* [Provided information]:
====

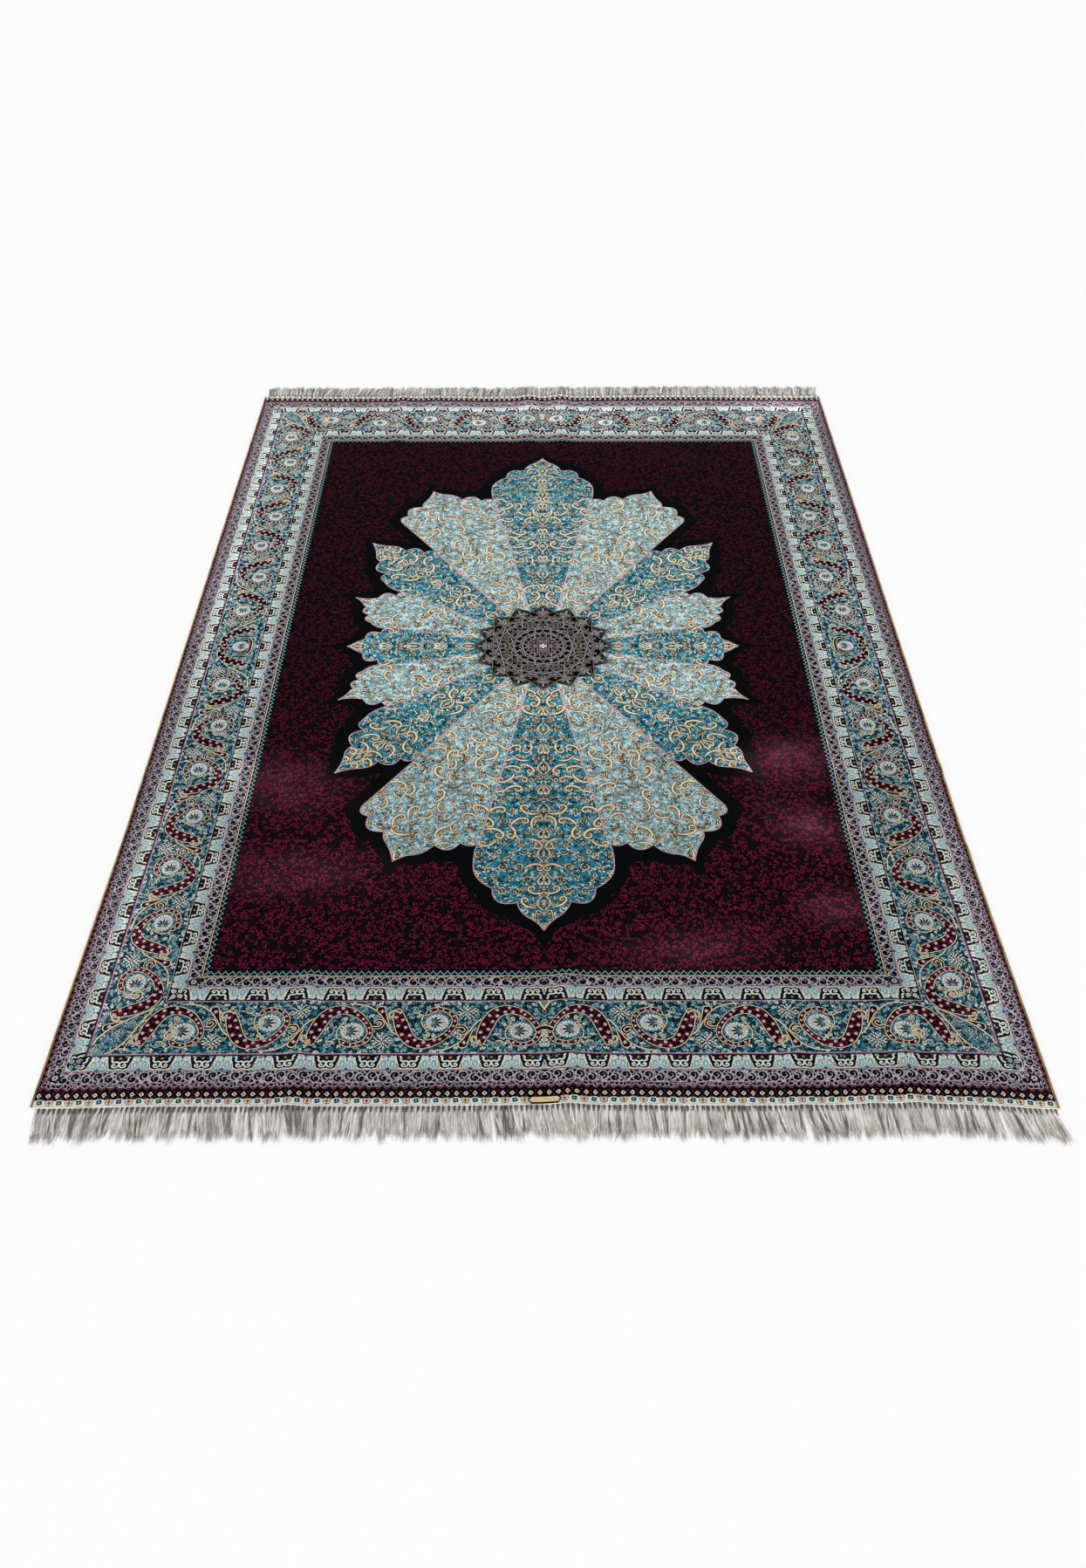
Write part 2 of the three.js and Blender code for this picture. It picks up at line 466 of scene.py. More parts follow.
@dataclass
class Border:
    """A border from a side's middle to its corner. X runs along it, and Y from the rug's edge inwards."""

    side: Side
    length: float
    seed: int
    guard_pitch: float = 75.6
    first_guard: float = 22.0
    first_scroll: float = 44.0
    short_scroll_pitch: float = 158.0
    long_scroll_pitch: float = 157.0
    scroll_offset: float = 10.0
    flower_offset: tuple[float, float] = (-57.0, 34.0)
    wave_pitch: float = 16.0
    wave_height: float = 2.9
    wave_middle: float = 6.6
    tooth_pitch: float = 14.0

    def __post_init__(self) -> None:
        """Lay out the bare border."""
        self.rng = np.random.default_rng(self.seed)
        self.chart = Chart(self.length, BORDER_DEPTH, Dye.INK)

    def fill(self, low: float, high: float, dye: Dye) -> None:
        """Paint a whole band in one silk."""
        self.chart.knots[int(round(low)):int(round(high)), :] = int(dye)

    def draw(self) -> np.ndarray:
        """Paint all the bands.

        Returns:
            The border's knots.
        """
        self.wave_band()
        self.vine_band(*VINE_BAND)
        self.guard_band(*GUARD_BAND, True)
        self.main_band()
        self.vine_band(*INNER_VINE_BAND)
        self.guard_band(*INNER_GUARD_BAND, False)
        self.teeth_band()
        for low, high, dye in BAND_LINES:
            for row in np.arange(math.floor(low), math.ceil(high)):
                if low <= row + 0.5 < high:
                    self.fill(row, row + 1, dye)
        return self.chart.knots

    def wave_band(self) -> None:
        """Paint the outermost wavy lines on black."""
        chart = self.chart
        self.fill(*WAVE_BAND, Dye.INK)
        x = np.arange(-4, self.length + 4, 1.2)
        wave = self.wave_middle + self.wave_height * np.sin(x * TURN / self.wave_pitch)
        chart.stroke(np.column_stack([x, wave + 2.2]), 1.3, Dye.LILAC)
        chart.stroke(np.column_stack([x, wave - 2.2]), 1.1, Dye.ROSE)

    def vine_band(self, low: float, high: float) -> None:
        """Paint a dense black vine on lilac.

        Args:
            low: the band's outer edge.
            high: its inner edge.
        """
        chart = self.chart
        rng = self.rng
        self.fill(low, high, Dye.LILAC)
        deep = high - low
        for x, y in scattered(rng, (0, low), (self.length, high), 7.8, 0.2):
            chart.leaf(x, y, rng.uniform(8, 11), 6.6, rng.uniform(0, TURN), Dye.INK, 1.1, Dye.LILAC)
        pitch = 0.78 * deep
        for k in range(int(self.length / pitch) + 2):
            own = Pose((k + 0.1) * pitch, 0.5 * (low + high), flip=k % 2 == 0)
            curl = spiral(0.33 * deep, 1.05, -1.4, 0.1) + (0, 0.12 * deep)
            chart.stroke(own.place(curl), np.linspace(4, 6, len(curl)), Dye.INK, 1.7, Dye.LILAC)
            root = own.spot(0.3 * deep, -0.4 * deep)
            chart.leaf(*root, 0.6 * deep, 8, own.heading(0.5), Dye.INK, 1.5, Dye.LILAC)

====

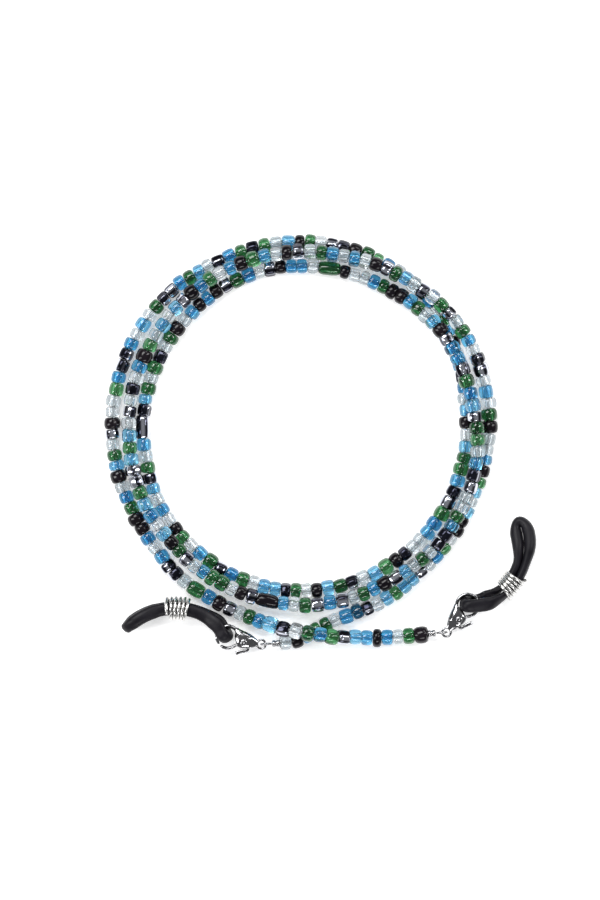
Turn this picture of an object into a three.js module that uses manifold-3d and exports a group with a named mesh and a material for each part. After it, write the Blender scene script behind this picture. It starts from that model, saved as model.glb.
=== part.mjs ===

====

Above are records; repeat only the lines starting at the line with "Write part 2" and ending at the line with "border from a", exactly as they appear, both included.

* [Correct response]:
Write part 2 of the three.js and Blender code for this picture. It picks up at line 466 of scene.py. More parts follow.
@dataclass
class Border:
    """A border from a side's middle to its corner. X runs along it, and Y from the rug's edge inwards."""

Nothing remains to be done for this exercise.